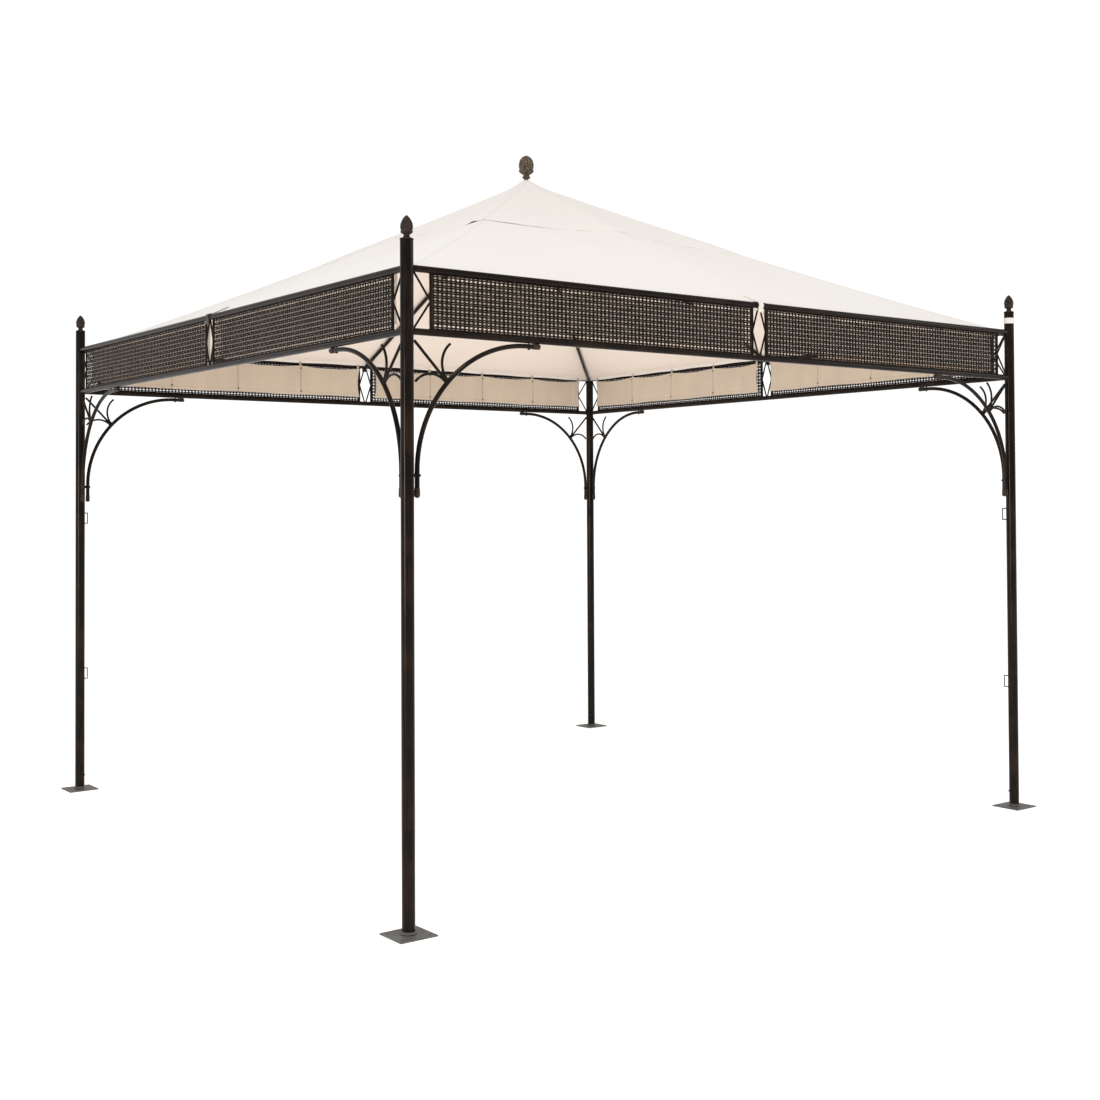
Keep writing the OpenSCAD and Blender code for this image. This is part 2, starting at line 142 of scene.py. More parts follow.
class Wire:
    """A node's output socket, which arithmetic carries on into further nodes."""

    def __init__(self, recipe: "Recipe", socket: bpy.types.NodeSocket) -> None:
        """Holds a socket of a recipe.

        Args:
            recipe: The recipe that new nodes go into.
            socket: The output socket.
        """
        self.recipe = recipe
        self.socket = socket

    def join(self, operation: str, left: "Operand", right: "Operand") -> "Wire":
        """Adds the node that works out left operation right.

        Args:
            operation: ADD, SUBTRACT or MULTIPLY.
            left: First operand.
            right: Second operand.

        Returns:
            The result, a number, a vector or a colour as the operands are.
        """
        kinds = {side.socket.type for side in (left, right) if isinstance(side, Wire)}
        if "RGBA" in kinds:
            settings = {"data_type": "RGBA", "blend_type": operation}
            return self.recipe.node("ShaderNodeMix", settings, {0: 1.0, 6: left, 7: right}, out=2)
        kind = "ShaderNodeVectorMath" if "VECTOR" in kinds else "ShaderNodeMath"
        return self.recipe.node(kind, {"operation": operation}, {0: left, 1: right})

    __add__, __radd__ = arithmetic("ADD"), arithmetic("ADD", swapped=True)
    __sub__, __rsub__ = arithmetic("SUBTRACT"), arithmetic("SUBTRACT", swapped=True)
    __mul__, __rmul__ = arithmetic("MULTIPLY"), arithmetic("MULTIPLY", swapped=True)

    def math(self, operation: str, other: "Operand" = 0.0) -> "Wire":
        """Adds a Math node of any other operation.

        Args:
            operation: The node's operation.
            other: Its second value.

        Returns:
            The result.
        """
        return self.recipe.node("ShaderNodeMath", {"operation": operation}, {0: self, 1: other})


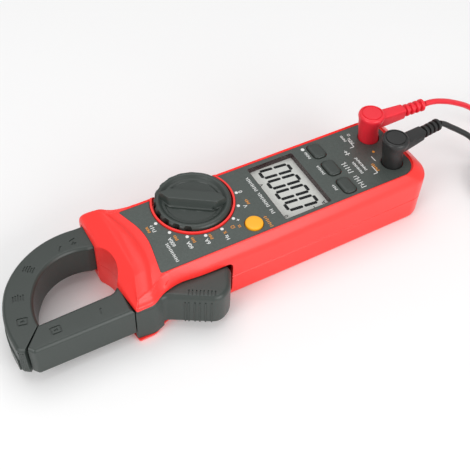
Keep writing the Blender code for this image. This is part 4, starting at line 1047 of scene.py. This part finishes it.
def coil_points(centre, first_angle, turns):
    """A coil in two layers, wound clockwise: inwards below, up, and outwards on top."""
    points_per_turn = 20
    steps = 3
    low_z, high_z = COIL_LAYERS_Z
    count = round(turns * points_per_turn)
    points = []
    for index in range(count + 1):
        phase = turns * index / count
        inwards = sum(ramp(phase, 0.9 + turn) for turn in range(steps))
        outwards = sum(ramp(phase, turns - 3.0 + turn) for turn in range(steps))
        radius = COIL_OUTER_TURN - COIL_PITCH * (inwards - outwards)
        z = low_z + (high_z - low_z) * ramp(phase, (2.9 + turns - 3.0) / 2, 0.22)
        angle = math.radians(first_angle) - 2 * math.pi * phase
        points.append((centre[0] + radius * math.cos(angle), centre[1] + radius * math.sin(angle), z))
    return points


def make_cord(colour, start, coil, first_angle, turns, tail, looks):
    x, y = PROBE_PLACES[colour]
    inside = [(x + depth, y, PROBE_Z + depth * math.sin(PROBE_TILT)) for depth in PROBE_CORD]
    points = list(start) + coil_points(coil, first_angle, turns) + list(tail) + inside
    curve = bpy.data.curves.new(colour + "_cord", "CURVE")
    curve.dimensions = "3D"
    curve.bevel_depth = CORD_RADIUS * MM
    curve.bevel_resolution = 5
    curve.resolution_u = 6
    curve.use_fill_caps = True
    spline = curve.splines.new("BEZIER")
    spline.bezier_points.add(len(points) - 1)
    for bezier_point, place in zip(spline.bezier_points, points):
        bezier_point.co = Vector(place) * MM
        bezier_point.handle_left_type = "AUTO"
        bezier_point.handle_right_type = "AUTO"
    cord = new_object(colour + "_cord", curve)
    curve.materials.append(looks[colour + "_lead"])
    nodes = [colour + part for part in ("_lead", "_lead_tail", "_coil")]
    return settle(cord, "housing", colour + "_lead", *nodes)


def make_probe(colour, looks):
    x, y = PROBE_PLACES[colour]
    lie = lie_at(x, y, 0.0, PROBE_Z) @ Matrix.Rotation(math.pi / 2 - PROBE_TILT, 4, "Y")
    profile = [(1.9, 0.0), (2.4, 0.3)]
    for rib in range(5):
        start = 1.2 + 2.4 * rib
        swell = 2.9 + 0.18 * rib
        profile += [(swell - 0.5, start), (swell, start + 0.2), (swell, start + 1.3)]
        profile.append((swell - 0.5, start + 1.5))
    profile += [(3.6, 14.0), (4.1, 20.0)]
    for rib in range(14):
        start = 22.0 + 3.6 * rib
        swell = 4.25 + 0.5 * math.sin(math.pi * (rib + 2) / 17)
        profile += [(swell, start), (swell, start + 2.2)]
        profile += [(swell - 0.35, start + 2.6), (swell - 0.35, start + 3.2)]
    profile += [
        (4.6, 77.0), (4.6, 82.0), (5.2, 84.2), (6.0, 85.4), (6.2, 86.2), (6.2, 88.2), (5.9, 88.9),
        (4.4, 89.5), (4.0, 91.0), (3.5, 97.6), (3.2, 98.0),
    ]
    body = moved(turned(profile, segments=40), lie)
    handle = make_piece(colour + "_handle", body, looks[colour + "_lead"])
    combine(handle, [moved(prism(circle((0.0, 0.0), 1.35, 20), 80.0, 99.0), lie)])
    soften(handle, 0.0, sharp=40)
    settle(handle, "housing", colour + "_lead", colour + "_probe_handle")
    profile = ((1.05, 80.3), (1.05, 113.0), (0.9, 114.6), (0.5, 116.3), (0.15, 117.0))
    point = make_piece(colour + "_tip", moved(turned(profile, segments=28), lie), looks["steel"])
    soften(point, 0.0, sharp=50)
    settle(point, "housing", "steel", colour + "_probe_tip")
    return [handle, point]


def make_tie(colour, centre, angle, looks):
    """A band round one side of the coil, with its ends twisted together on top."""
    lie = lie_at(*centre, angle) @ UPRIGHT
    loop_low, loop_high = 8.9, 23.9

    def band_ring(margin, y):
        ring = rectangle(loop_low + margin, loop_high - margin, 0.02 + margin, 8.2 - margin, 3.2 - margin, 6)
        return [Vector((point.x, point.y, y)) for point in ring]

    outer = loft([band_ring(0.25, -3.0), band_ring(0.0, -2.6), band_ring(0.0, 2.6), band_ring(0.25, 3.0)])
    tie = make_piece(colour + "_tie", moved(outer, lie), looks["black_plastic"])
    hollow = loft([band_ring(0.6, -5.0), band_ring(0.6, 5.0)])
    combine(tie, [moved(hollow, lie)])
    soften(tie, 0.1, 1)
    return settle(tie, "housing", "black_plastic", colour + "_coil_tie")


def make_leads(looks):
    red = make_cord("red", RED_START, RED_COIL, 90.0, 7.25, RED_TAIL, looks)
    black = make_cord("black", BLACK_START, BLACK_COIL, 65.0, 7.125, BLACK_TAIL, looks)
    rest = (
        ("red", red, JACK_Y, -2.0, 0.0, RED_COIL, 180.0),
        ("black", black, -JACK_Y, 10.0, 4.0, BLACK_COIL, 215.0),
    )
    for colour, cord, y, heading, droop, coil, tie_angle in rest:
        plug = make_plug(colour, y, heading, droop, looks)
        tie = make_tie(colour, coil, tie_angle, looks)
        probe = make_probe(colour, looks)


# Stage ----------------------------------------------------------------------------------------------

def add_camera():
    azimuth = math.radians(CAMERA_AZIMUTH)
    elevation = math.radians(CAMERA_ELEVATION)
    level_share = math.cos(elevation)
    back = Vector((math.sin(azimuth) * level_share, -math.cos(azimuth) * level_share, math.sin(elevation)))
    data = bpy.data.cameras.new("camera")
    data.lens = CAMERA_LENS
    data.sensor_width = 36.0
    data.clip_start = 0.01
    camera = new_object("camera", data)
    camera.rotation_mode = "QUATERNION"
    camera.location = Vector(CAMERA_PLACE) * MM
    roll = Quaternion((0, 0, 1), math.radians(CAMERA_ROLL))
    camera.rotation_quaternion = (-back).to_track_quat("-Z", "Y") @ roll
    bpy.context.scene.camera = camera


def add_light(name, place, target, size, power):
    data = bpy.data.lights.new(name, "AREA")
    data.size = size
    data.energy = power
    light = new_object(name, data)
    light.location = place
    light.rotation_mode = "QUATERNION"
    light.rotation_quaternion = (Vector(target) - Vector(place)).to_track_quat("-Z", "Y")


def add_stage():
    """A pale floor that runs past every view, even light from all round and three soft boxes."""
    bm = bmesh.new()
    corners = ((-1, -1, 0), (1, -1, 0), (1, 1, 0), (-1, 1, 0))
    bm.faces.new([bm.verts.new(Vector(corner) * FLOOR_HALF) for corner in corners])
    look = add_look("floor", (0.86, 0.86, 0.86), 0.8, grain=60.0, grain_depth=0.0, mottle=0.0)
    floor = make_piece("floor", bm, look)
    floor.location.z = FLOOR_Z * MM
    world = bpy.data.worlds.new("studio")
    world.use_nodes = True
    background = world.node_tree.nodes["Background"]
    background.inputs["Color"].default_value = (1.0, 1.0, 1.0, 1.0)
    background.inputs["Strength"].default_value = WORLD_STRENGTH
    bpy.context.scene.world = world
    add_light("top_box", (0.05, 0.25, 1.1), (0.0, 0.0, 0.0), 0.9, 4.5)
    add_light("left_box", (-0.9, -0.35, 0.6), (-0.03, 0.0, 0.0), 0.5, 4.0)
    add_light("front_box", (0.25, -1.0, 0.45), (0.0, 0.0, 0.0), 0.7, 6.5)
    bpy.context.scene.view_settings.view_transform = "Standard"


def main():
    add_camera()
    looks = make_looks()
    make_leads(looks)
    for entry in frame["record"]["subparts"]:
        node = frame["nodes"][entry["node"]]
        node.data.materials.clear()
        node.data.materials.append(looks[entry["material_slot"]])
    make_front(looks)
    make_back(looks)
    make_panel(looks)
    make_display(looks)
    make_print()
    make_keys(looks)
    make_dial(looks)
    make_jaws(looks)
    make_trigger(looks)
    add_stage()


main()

[WORK TO COMPLETE]
Output, please, only the lines running from the start of the entries through the line that contains "right: Second operand.", including both of those lines.

[RESULT OF THE TASK]
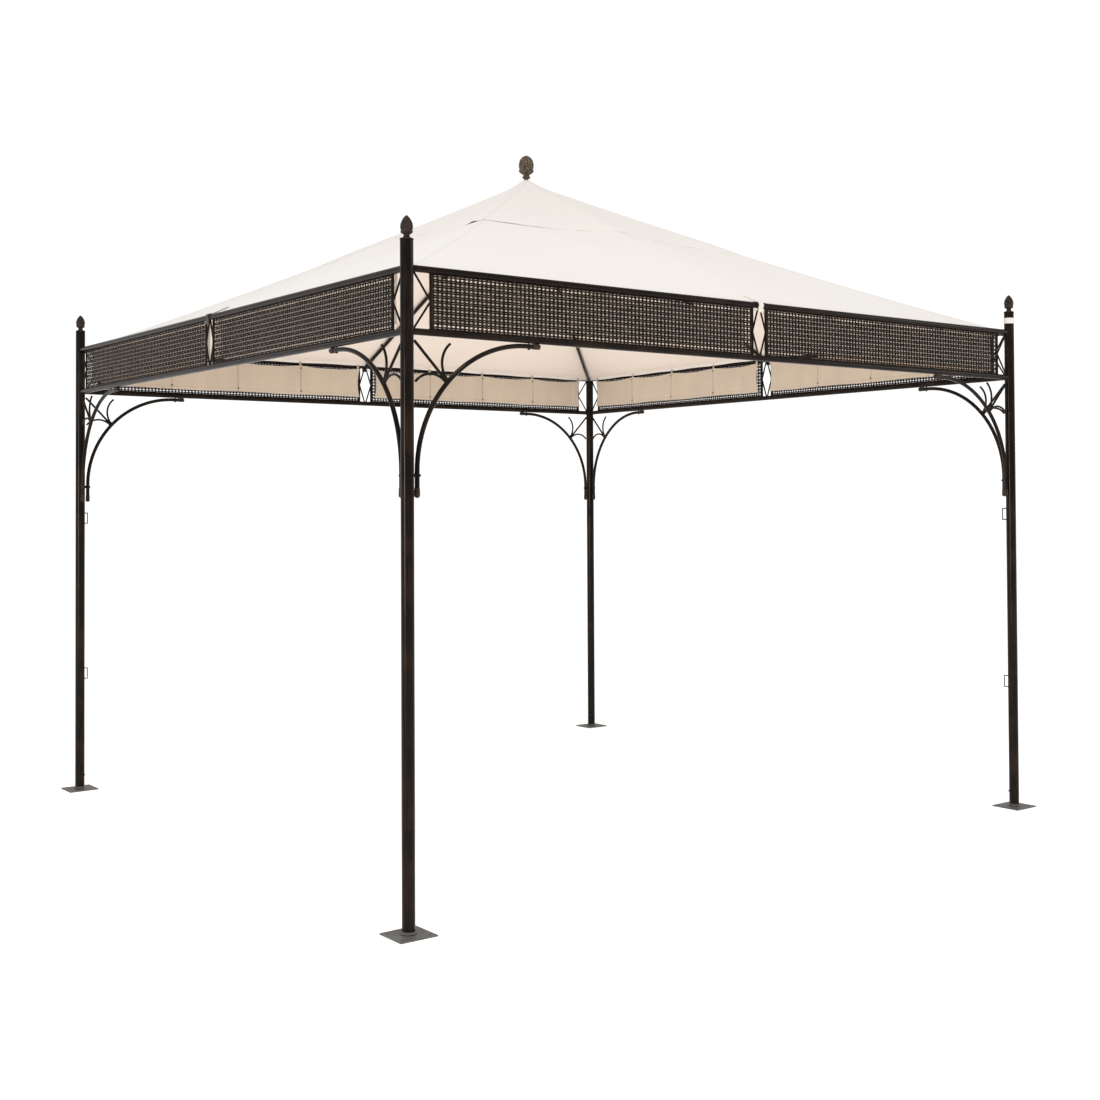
Keep writing the OpenSCAD and Blender code for this image. This is part 2, starting at line 142 of scene.py. More parts follow.
class Wire:
    """A node's output socket, which arithmetic carries on into further nodes."""

    def __init__(self, recipe: "Recipe", socket: bpy.types.NodeSocket) -> None:
        """Holds a socket of a recipe.

        Args:
            recipe: The recipe that new nodes go into.
            socket: The output socket.
        """
        self.recipe = recipe
        self.socket = socket

    def join(self, operation: str, left: "Operand", right: "Operand") -> "Wire":
        """Adds the node that works out left operation right.

        Args:
            operation: ADD, SUBTRACT or MULTIPLY.
            left: First operand.
            right: Second operand.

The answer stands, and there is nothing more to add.